¿Del grifo o en botella?
Desde tiempo inmemorial el agua ha venido simbolizando la virtud, la esencia de la que nacen todas las formas, el elemento catártico que provoca el renacimiento, bautiza, limpia y regenera por dentro y por fuera a quien entra en contacto con él. Paradójicamente, este sencillo elemento se ha transformado en el catalizador de las inquietudes más elitistas de nuestros paladares. Empujados por el ansia de nuevas experiencias emocionales, buscamos saborear "lo mejor". Y ahí está el hábil ojo del mercado para averiguar de qué se trata en cada momento y servírnoslo en bandeja de plata.

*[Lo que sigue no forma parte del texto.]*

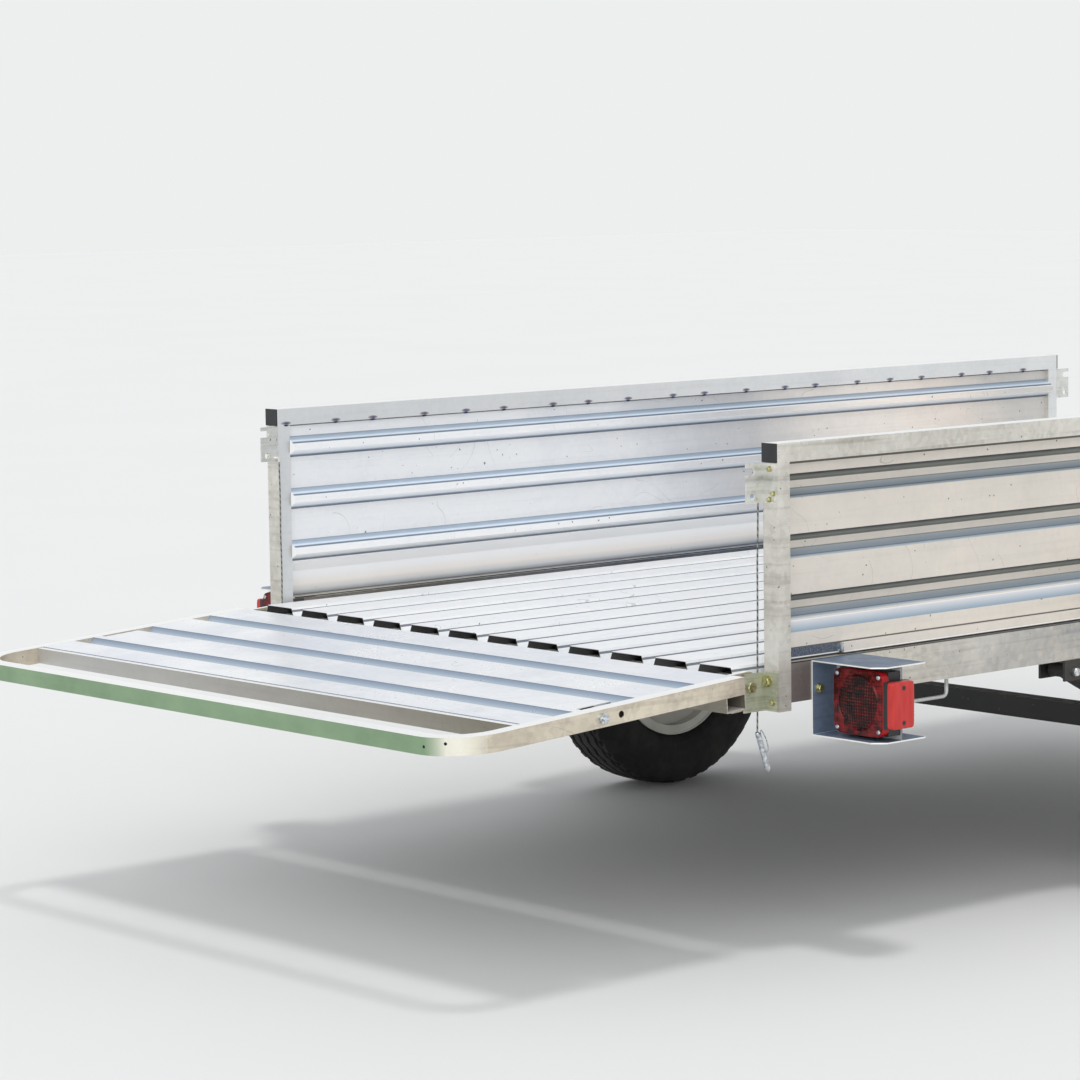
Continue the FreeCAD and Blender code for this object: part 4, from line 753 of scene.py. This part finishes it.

Por eso estamos dispuestos a pagar hasta cinco mil veces más por unas botellas provenientes de los lugares más exóticos del planeta que, revestidas de exclusividad y exquisito diseño, albergan en su interior muestras de agua de lluvia de lejanas selvas, milenarios manantiales protegidos, acuíferos subterráneos procedentes de recónditas islas o del deshielo de glaciares filtrados durante décadas a través de las montañas.

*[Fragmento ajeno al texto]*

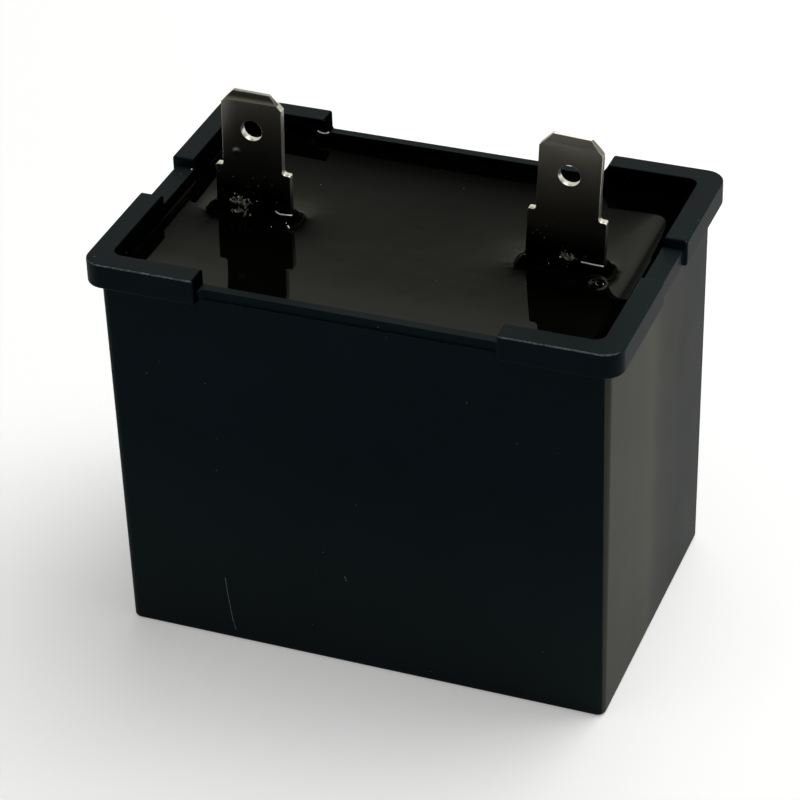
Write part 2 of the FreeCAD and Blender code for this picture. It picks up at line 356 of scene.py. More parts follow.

La magia se desvanece cuando al leer los estudios realizados a este respecto comprobamos que en la mayoría de los casos el agua embotellada no es más limpia ni mejor que el agua normal que circula por las cañerías; de hecho se estima que un 25% o más del agua en el mercado es simplemente agua del grifo etiquetada. Las voces más alarmadas, como la del ministro británico de Medio Ambiente Phil Woolas, indican que además de ensueños purpúreos este producto deja montañas de residuos: un litro de agua envasada genera 300 veces más CO2 que la misma cantidad obtenida del grifo, debido al proceso de producción, embotellado y transporte que implica.
En un simple trago de agua pueden viajar tanto nuestros anhelos e inquietudes como nuestra codicia y nuestras contradicciones.